## [Directions]
Retype the material word for word.

============

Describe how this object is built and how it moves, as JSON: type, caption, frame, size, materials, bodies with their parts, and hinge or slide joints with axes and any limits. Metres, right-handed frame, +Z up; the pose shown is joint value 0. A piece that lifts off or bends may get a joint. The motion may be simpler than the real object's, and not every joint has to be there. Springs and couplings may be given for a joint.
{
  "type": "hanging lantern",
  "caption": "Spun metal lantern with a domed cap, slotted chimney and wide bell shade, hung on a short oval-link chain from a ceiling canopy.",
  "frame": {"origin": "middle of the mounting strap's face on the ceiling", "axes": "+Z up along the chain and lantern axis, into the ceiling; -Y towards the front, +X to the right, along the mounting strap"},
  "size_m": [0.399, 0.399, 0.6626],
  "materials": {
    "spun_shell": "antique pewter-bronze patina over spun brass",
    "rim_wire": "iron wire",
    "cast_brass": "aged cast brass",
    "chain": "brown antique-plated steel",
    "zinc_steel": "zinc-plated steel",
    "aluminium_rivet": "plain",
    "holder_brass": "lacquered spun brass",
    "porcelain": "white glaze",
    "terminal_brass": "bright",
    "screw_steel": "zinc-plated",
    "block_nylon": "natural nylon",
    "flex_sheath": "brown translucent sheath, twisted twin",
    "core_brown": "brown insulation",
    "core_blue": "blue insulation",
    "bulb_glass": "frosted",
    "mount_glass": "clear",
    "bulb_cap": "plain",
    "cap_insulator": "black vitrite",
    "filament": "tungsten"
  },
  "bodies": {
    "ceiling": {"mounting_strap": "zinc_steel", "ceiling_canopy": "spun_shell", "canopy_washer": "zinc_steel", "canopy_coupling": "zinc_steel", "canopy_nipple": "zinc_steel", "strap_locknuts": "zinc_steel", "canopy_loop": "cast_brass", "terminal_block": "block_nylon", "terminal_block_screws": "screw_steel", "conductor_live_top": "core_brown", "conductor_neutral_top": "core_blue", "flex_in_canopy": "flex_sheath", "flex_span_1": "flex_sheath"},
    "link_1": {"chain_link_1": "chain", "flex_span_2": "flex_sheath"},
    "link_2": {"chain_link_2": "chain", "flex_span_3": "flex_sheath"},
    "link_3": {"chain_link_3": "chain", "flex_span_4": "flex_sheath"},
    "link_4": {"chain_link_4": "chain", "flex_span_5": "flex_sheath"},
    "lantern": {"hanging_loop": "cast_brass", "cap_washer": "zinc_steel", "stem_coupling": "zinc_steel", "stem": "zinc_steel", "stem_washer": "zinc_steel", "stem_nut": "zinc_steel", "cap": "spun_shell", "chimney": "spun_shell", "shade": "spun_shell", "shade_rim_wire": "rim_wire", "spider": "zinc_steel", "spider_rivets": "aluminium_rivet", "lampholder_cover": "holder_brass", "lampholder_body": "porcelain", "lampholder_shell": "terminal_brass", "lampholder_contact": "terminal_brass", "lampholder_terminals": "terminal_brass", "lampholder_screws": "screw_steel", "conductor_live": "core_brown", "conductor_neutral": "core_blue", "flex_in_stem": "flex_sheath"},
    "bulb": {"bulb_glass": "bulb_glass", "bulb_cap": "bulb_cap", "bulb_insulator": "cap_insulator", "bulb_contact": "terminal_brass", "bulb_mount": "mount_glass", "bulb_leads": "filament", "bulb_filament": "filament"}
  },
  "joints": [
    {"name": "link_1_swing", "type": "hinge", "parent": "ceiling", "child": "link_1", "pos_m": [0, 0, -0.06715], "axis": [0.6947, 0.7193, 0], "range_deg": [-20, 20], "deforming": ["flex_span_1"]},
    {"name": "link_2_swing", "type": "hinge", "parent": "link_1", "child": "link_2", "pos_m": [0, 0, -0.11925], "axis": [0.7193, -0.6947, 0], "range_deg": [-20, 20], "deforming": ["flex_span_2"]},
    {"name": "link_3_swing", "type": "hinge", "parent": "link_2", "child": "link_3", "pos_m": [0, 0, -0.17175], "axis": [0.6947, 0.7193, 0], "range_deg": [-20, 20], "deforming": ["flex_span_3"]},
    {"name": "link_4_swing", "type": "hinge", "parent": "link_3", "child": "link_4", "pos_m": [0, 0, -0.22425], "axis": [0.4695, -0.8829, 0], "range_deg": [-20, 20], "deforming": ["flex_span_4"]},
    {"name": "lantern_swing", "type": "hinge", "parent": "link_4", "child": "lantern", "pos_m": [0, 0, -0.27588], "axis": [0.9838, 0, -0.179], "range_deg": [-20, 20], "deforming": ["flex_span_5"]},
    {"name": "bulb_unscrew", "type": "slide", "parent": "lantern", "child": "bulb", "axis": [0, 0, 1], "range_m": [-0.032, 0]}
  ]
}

============

## [Answer below]
Describe how this object is built and how it moves, as JSON: type, caption, frame, size, materials, bodies with their parts, and hinge or slide joints with axes and any limits. Metres, right-handed frame, +Z up; the pose shown is joint value 0. A piece that lifts off or bends may get a joint. The motion may be simpler than the real object's, and not every joint has to be there. Springs and couplings may be given for a joint.
{
  "type": "hanging lantern",
  "caption": "Spun metal lantern with a domed cap, slotted chimney and wide bell shade, hung on a short oval-link chain from a ceiling canopy.",
  "frame": {"origin": "middle of the mounting strap's face on the ceiling", "axes": "+Z up along the chain and lantern axis, into the ceiling; -Y towards the front, +X to the right, along the mounting strap"},
  "size_m": [0.399, 0.399, 0.6626],
  "materials": {
    "spun_shell": "antique pewter-bronze patina over spun brass",
    "rim_wire": "iron wire",
    "cast_brass": "aged cast brass",
    "chain": "brown antique-plated steel",
    "zinc_steel": "zinc-plated steel",
    "aluminium_rivet": "plain",
    "holder_brass": "lacquered spun brass",
    "porcelain": "white glaze",
    "terminal_brass": "bright",
    "screw_steel": "zinc-plated",
    "block_nylon": "natural nylon",
    "flex_sheath": "brown translucent sheath, twisted twin",
    "core_brown": "brown insulation",
    "core_blue": "blue insulation",
    "bulb_glass": "frosted",
    "mount_glass": "clear",
    "bulb_cap": "plain",
    "cap_insulator": "black vitrite",
    "filament": "tungsten"
  },
  "bodies": {
    "ceiling": {"mounting_strap": "zinc_steel", "ceiling_canopy": "spun_shell", "canopy_washer": "zinc_steel", "canopy_coupling": "zinc_steel", "canopy_nipple": "zinc_steel", "strap_locknuts": "zinc_steel", "canopy_loop": "cast_brass", "terminal_block": "block_nylon", "terminal_block_screws": "screw_steel", "conductor_live_top": "core_brown", "conductor_neutral_top": "core_blue", "flex_in_canopy": "flex_sheath", "flex_span_1": "flex_sheath"},
    "link_1": {"chain_link_1": "chain", "flex_span_2": "flex_sheath"},
    "link_2": {"chain_link_2": "chain", "flex_span_3": "flex_sheath"},
    "link_3": {"chain_link_3": "chain", "flex_span_4": "flex_sheath"},
    "link_4": {"chain_link_4": "chain", "flex_span_5": "flex_sheath"},
    "lantern": {"hanging_loop": "cast_brass", "cap_washer": "zinc_steel", "stem_coupling": "zinc_steel", "stem": "zinc_steel", "stem_washer": "zinc_steel", "stem_nut": "zinc_steel", "cap": "spun_shell", "chimney": "spun_shell", "shade": "spun_shell", "shade_rim_wire": "rim_wire", "spider": "zinc_steel", "spider_rivets": "aluminium_rivet", "lampholder_cover": "holder_brass", "lampholder_body": "porcelain", "lampholder_shell": "terminal_brass", "lampholder_contact": "terminal_brass", "lampholder_terminals": "terminal_brass", "lampholder_screws": "screw_steel", "conductor_live": "core_brown", "conductor_neutral": "core_blue", "flex_in_stem": "flex_sheath"},
    "bulb": {"bulb_glass": "bulb_glass", "bulb_cap": "bulb_cap", "bulb_insulator": "cap_insulator", "bulb_contact": "terminal_brass", "bulb_mount": "mount_glass", "bulb_leads": "filament", "bulb_filament": "filament"}
  },
  "joints": [
    {"name": "link_1_swing", "type": "hinge", "parent": "ceiling", "child": "link_1", "pos_m": [0, 0, -0.06715], "axis": [0.6947, 0.7193, 0], "range_deg": [-20, 20], "deforming": ["flex_span_1"]},
    {"name": "link_2_swing", "type": "hinge", "parent": "link_1", "child": "link_2", "pos_m": [0, 0, -0.11925], "axis": [0.7193, -0.6947, 0], "range_deg": [-20, 20], "deforming": ["flex_span_2"]},
    {"name": "link_3_swing", "type": "hinge", "parent": "link_2", "child": "link_3", "pos_m": [0, 0, -0.17175], "axis": [0.6947, 0.7193, 0], "range_deg": [-20, 20], "deforming": ["flex_span_3"]},
    {"name": "link_4_swing", "type": "hinge", "parent": "link_3", "child": "link_4", "pos_m": [0, 0, -0.22425], "axis": [0.4695, -0.8829, 0], "range_deg": [-20, 20], "deforming": ["flex_span_4"]},
    {"name": "lantern_swing", "type": "hinge", "parent": "link_4", "child": "lantern", "pos_m": [0, 0, -0.27588], "axis": [0.9838, 0, -0.179], "range_deg": [-20, 20], "deforming": ["flex_span_5"]},
    {"name": "bulb_unscrew", "type": "slide", "parent": "lantern", "child": "bulb", "axis": [0, 0, 1], "range_m": [-0.032, 0]}
  ]
}